(Modeling code records)
* * * * * * * * *

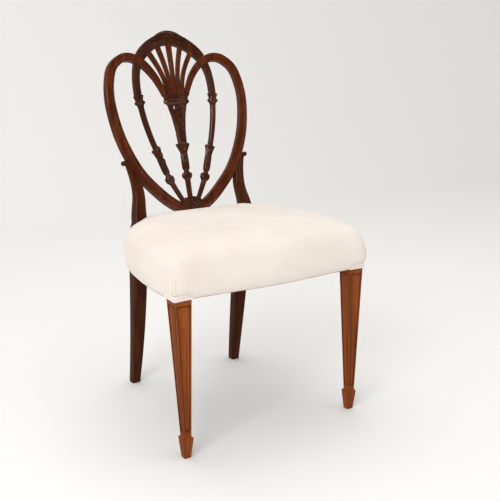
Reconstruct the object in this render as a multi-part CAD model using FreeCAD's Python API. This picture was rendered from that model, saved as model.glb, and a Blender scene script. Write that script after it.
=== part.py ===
"""A shield back dining chair: a heart-shaped moulded back with a fanned splat, square tapered legs on spade
feet, and a seat stuffed over its rails with a bowed front.

The chair stands on the floor at Z = 0 and faces -Y, and X = 0 is its centre line. Sizes are in millimetres.
Left and right are as seen from in front, so right is +X. Every piece of the joinery is its own solid, cut to
seat on its neighbours, and each layer of the seat is a piece too.
"""
import FreeCAD
import Part
import math
import os

from FreeCAD import Vector

# Seat rails
seat_bottom = 385.0         # underside of the rails
rail_height = 62.0
rail_thickness = 22.0
rail_setback = 4.0          # from the edge of the finished seat to the face of the rails
tenon_thickness = 12.0
tenon_length = 18.0
tenon_shoulder = 9.0        # wood left above and below each tenon

# Front legs
leg_top = 42.0              # side of the square post
leg_ankle = 19.5            # side of the square above the foot
leg_front = 265.0           # front face of the posts, in front of the origin
leg_outside = 267.0         # outside face of the posts
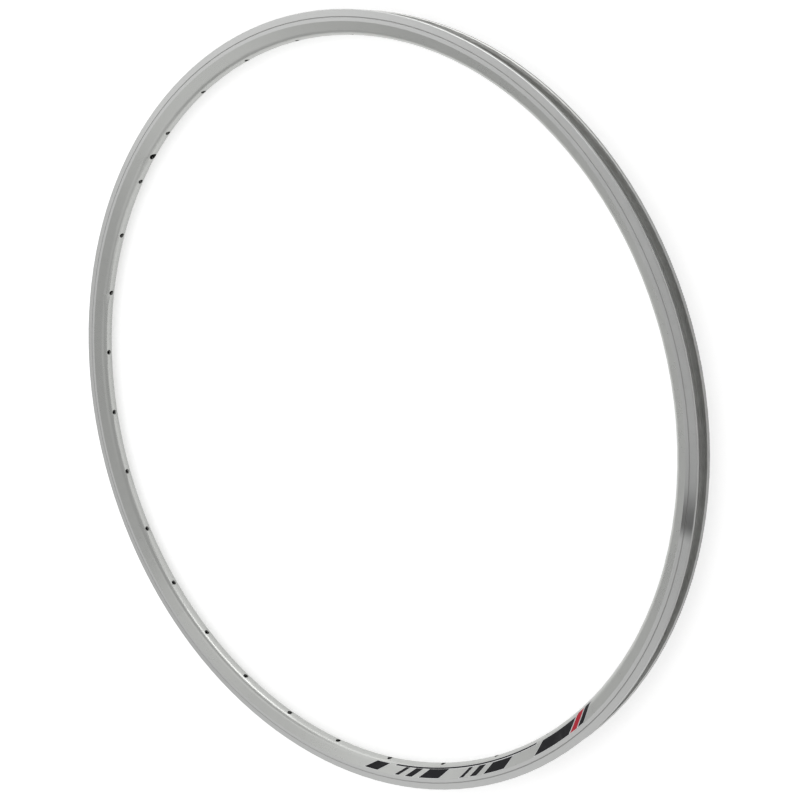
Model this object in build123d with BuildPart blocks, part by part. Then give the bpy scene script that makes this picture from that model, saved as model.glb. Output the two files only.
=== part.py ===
from build123d import *

import os
from math import acos, atan2, cos, hypot, sin

# Double-wall alloy rim for a road bicycle wheel: one extrusion, rolled into a hoop, joined and drilled.
# Lengths are in millimetres. The origin is the centre of the wheel, midway between the brake tracks,
# +Z is the wheel's axis, and the valve hole lies on +X.
os.makedirs("parts", exist_ok=True)

# The tyre's side of the section
bead_seat_diameter = 622.0
flange_height = 6.0  # from the bead seat up to the lip
inside_width = 13.5  # between the two hooks
flange_thickness = 1.6  # below the hook
hook_height = 3.0
hook_chamfer = 0.7
seat_width = 3.2
well_depth = 3.5  # below the bead seats
well_width = 8.6

# The brake tracks and the outside of the section
rim_width = 19.5  # across the two brake tracks
section_height = 18.7  # from the bed to the lip
lip_chamfer = 0.5
track_height = 8.8  # from the lip down to the side wall
track_flat = 6.2  # of that, the part that is parallel to the plane of the wheel
track_relief = 0.12  # how far the foot of the track falls back
groove_offset = 5.7  # from the lip to the middle of the wear groove
groove_width = 0.8
groove_depth = 0.45
bed_radius = 7.0  # of the rounded back that the spokes come out of

# The walls around the hollow chamber
bed_thickness = 2.0
bridge_thickness = 1.2
seat_thickness = 1.4
track_wall = 1.5
floor_width = 5.2
corner_rise = 1.9  # of the slope between the chamber's floor and its side wall
corner_width = 9.2  # across the chamber, at the top of those slopes

# Drilling
spoke_count = 32
spoke_hole_diameter = 4.4
access_hole_diameter = 8.0  # in the bridge, for the nipple's head and its key
valve_hole_diameter = 6.5

# Radii and half widths that follow from the sizes above
seat_radius = bead_seat_diameter / 2
lip_radius = seat_radius + flange_height
bed_inner_radius = lip_radius - section_height
well_radius = seat_radius - well_depth
groove_radius = lip_radius - groove_offset
half_width = rim_width / 2
hook_face = inside_width / 2
flange_face = half_width - flange_thickness
seat_edge = flange_face - seat_width
chamber_floor = bed_inner_radius + bed_thickness
chamber_ceiling = well_radius - bridge_thickness


def touching_point(point, centre_radius, arc_radius):
    """Where a line from a point of the section touches the round bed, whose centre is on the mid plane."""
    across, out = point[1], point[0] - centre_radius
    angle = atan2(out, across) - acos(arc_radius / hypot(across, out))
    return (centre_radius + arc_radius * sin(angle), arc_radius * cos(angle))


# The side wall runs straight from the foot of the brake track until it touches the bed
track_foot = (lip_radius - track_height, half_width - track_relief)
wall_end = touching_point(track_foot, bed_inner_radius + bed_radius, bed_radius)

with BuildPart() as rim:
    with BuildSketch(Plane.YZ):
        # Half of the outline, from the middle of the bed out to the lip and back in to the well
        with BuildLine():
            RadiusArc((bed_inner_radius, 0), wall_end, bed_radius)
            Polyline(
                wall_end,
                track_foot,
                (lip_radius - track_flat, half_width),
                (groove_radius - groove_width / 2, half_width),
                (groove_radius, half_width - groove_depth),
                (groove_radius + groove_width / 2, half_width),
                (lip_radius - lip_chamfer, half_width),
                (lip_radius, half_width - lip_chamfer),
                (lip_radius, hook_face + hook_chamfer),
                (lip_radius - hook_chamfer, hook_face),
                (lip_radius - hook_height, flange_face),
                (seat_radius, flange_face),
                (seat_radius, seat_edge),
                (well_radius, well_width / 2),
                (well_radius, 0),
            )
            mirror(about=Plane.XZ)
        make_face()

        # The hollow chamber between the bed and the bridge
        with BuildLine():
            Polyline(
                (chamber_floor, 0),
                (chamber_floor, floor_width / 2),
                (chamber_floor + corner_rise, corner_width / 2),
                (seat_radius - seat_thickness, half_width - track_wall),
                (seat_radius - seat_thickness, seat_edge + bridge_thickness),
                (chamber_ceiling, (well_width + bridge_thickness) / 2),
                (chamber_ceiling, 0),
            )
            mirror(about=Plane.XZ)
        make_face(mode=Mode.SUBTRACT)
    revolve(axis=Axis.Z)

    # A stepped drill makes each spoke hole from the tyre's side: wide through the bridge, and narrow
    # through the bed
    drill_depth = section_height + bed_thickness
    wide_depth = lip_radius - (chamber_floor + chamber_ceiling) / 2
    with PolarLocations(lip_radius, spoke_count, start_angle=180 / spoke_count):
        with Locations(Rotation(0, 90, 0)):
            CounterBoreHole(spoke_hole_diameter / 2, access_hole_diameter / 2, wide_depth, drill_depth)

    # The valve hole goes straight through both walls, midway between two spoke holes
    with Locations(Plane((lip_radius, 0, 0), z_dir=(1, 0, 0))):
        Hole(valve_hole_diameter / 2, drill_depth)

rim.part.label = "rim"
export_step(rim.part, "parts/rim.step")
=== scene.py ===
import math

import bpy
from mathutils import Matrix, Vector


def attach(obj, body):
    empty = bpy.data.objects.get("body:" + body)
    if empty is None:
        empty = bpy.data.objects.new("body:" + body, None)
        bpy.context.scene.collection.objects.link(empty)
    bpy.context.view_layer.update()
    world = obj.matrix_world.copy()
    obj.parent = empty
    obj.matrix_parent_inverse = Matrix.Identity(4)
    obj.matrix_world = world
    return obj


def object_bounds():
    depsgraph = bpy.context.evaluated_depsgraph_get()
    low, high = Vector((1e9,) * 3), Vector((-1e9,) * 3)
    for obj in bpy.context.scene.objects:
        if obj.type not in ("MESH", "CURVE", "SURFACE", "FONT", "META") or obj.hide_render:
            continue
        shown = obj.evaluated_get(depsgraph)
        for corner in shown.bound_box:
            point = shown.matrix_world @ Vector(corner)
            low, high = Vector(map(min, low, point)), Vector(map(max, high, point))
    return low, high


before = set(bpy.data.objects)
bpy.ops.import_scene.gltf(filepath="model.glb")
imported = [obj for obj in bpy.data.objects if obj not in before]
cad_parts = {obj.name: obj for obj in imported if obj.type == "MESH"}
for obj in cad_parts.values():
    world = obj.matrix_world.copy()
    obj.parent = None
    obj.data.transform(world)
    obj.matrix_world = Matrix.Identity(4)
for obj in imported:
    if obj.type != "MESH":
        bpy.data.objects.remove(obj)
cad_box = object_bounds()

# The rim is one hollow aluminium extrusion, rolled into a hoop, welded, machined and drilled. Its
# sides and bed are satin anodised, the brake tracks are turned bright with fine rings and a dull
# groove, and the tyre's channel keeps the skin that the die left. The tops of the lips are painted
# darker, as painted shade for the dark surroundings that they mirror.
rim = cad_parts["rim"]
lip_radius = 0.3170
track_inner = 0.3082
groove_radius = 0.3113
groove_half = 0.00042
half_width = 0.00975
well_radius = 0.3075
flange_face = 0.00815
patch_angle = math.radians(217.3 - 360)
edge_rounding = 0.00035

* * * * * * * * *

Nothing but the lines from the line that contains "Model this object" through the line that contains "from math import acos, atan2, cos, hypot, sin" should be given again, each exactly as it stands, both ends included.

__Answer in full__.
Model this object in build123d with BuildPart blocks, part by part. Then give the bpy scene script that makes this picture from that model, saved as model.glb. Output the two files only.
=== part.py ===
from build123d import *

import os
from math import acos, atan2, cos, hypot, sin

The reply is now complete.